The trend shows a clear rotation out of the investment-grade bonds that are being challenged by rising interest rates and into less rate-sensitive corporate debt at the high end of the risk scale. Investors clearly are electing to maintain income by choosing default risk rather than duration risk.

That’s evident from the Merrill Lynch High Yield Master II Index, which posted a 5% average return, down from 9% at the beginning of the year. “The perception is that there is less default risk in high-yield now,” says Adrian Prenc, vice president and portfolio manager with high-yield bond advisory firm Marret Asset Management Inc. in Toronto.

High-yield bonds remain an opportunity, says Charles Marleau, president and senior portfolio manager with Palos Management Inc. in Montreal: “They corrected after the U.S. [presidential] election, then rallied. The market perceives that high-yields have moderately strong fundamentals. Junk bonds will correct if interest rates continue to rise, but we would stick to shorter-duration high-yields to avoid carrying too much duration risk.”

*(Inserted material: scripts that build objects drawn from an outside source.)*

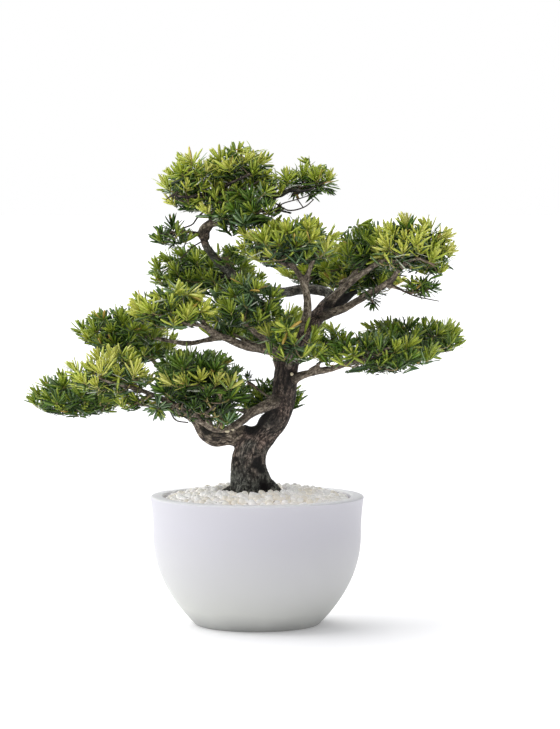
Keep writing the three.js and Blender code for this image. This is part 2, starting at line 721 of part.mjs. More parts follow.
// The twigs of a mass: one to every tuft, each from the nearest fork that is still free.
function planTwigs(mass, stem, limbs, random) {
  const count = Math.max(LEAST_TUFTS, Math.round(mass.reach[0] * mass.reach[1] / TUFT_AREA));
  const end = stem.point(1);
  const wood = FORKS.map((t) => ({ place: stem.point(t), reached: 0 }));
  const tufts = tuftPlaces(mass, count, random).filter((tuft) => owns(mass, tuft));
  tufts.sort((p, q) => p.distanceTo(end) - q.distanceTo(end));
  const twigs = [];
  tufts.forEach((tuft) => {
    const cost = (from) => from.place.distanceTo(tuft) + TRUNKWARD * from.reached;
    const ranked = [...wood].sort((p, q) => cost(p) - cost(q));
    const from = ranked.find((mark) => clearOf(limbs, mark.place, tuft, TWIG_RADII[0]));
    if (from) {
      const reached = from.reached + from.place.distanceTo(tuft);
      wood.push({ place: from.place.clone().lerp(tuft, FORK_SHARE), reached });
      wood.splice(wood.indexOf(from), 1);
      twigs.push({ root: from.place, tuft });
    }
  });
  return twigs;
}

// A tuft's own direction: onward from its twig, out from the mass's heart, and up to the light.
function tuftAxis(mass, root, tuft) {
  const outward = tuft.clone().sub(vec(mass.heart)).setZ(0).multiplyScalar(1 / mass.reach[0]);
  const onward = tuft.clone().sub(root).normalize().multiplyScalar(ONWARD);
  return onward.add(outward).add(new THREE.Vector3(0, 0, UPWARD)).normalize();
}

// A mass grown from its stem: the twigs first, then a tuft of leaves at the end of each.
function growMass(mass, stem, limbs, seed) {
  const random = seeded(seed);
  const twigs = planTwigs(mass, stem, limbs, random);
  let shape = tube(stem, 0, 1, STEM_SIDES, { rings: STEM_RINGS });
  twigs.forEach(({ root, tuft }) => {
    const twig = new Limb([[...root, TWIG_RADII[0]], [...tuft, TWIG_RADII[1]]]);
    shape = shape.add(tube(twig, 0, 1, TWIG_SIDES, { rings: 1 }));
  });
  const bare = twigs.map(({ root, tuft }) => ({ a: root, b: root.clone().lerp(tuft, TWIG_FREE) }));
  const grown = [...stem.stretches(0, 1), ...bare];
  twigs.forEach(({ root, tuft }) => {
    shape = shape.add(growTuft(mass, tuft, tuftAxis(mass, root, tuft), limbs, grown, random));
  });
  return largest(shape);
}

// ---------------------------------------------------------------------------------------------------
// The plant in its planter
// ---------------------------------------------------------------------------------------------------

const plant = new THREE.Group();
plant.add(node('planter', buildPlanter(), 'glaze'));
plant.add(node('soil', buildSoil(), 'soil'));
plant.add(node('pebbles', buildPebbles(), 'pebble'));

const limbPieces = buildLimbs();
limbPieces.forEach((piece, name) => plant.add(node(name, piece.shape, 'bark')));

const stems = MASSES.map((mass) => stemOf(mass, limbPieces));
const limbStretches = [...limbPieces.values()].flatMap((piece) => piece.stretches);
MASSES.forEach((mass, i) => {
  const otherStems = stems.filter((_, j) => j !== i).flatMap((stem) => stem.stretches(0, 1));
  const grown = growMass(mass, stems[i], [...limbStretches, ...otherStems], FIRST_SEED + i);
  plant.add(node(mass.name, grown, 'leaf'));
});

export default plant;
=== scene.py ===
"""A podocarpus trained as a bonsai, in a round white bowl planter dressed with pale pebbles.

The planter, soil, pebbles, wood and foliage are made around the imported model, in its frame: +Z up, the
origin at the centre of the planter's flat underside, the front of the tree towards -Y.
Growth is worked out in millimetres, and each mesh is made in metres.
"""

import json
import math

import bpy
import numpy as np
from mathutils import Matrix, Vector, noise

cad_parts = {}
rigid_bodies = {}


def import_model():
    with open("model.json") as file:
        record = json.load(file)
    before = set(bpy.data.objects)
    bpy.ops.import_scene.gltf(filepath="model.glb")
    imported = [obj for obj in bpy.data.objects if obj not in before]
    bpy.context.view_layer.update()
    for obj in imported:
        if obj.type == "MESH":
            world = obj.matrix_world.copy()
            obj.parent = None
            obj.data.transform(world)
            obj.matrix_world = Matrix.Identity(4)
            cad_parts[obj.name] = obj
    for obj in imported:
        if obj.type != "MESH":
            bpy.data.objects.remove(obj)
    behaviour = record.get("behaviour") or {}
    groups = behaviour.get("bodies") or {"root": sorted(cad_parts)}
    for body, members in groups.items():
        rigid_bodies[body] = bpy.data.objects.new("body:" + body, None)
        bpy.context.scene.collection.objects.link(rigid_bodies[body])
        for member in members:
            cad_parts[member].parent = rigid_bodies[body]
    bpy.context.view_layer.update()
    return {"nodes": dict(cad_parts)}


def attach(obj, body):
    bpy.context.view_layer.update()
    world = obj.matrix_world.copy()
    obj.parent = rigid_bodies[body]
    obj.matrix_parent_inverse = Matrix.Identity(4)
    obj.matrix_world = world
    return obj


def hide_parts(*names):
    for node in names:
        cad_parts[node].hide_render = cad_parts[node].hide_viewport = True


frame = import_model()

# -----------------------------------------------------------------------------------------------------
# Driving dimensions, in millimetres
# -----------------------------------------------------------------------------------------------------

# A millimetre in the frame's metres, the gap between a filling and its wall, the turn from one leaf of a
# shoot to the next, and a full turn, a little over.
MM = 0.001
CLEAR = 0.3
GOLDEN_TURN = math.pi * (3 - math.sqrt(5))
FULL_TURN = 6.3

# Planter: a bowl on a flat foot, with a soft shoulder and a thick lip that flares a little.
RIM_RADIUS = 300
PLANTER_HEIGHT = 362
FOOT_RADIUS = 174
FOOT_EDGE = 2.5
BELLY_RADIUS = 292
BELLY_HEIGHT = 260
BOWL_POWER = 2.2
WALL = 28
LIP_WIDTH = 37
LIP_ROUND = 7
LIP_STEPS = 6
FLOOR = 26
OPENING = RIM_RADIUS - LIP_WIDTH
PLANTER_SIDES = 128
BOWL_STEPS = 22
HOLLOW_STEPS = 10

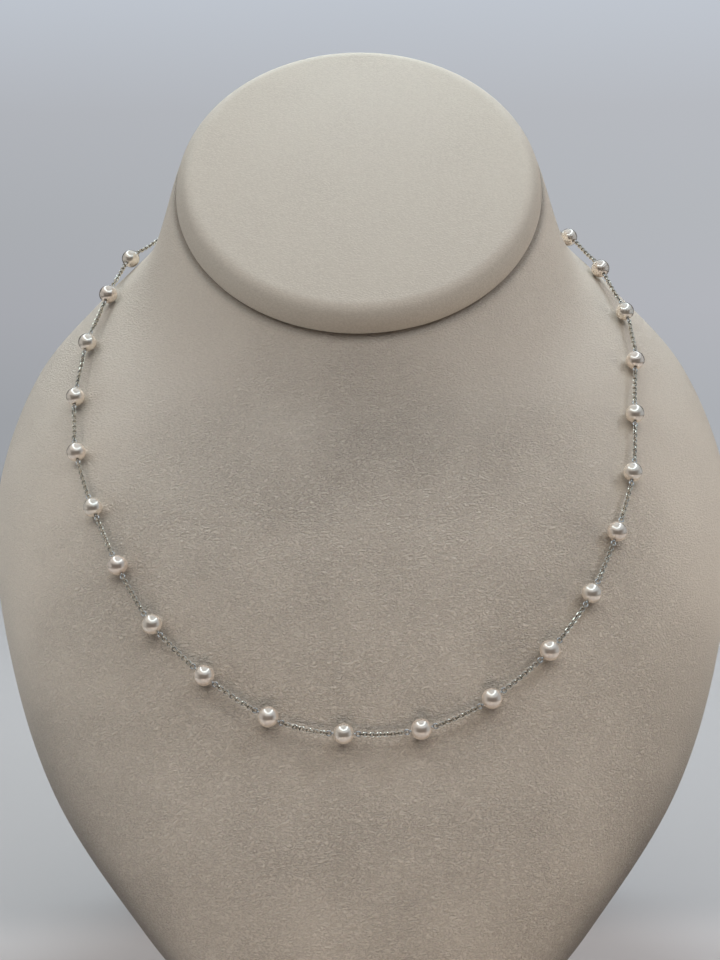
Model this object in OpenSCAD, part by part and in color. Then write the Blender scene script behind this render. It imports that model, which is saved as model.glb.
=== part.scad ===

For example, Marleau’s portfolio holds the oilfield services firm Canadian Energy Services & Technology Corp. (stock symbol: CEU) 7.375% issue due April 17, 2020, recently priced at $99; rated B minus by New York-based Standard & Poor’s Financial Services LLC and B by DBRS, the CEU bond offers a boost of 43 bps over the Government of Canada 1.50% issue due March 1, 2020, recently priced to yield 0.99% to maturity.

With expectations of rising interest rates in the U.S. and the eventual – indeed, inevitable – raising of interest rates by the Bank of Canada, a move from taking duration risk to accepting default risk is inevitable. After all, with rates rising globally, led by the Fed’s anticipated moves, major issuers’ sovereign long bonds will post red ink.

Sovereign debt provides guaranteed cash at maturity and thus appeals to institutional investors and banks that need government bonds for required capital. Other investors will migrate into subsovereigns, short governments and corporates.

Protecting income from capital loss is the essential strategy with the bond bear running.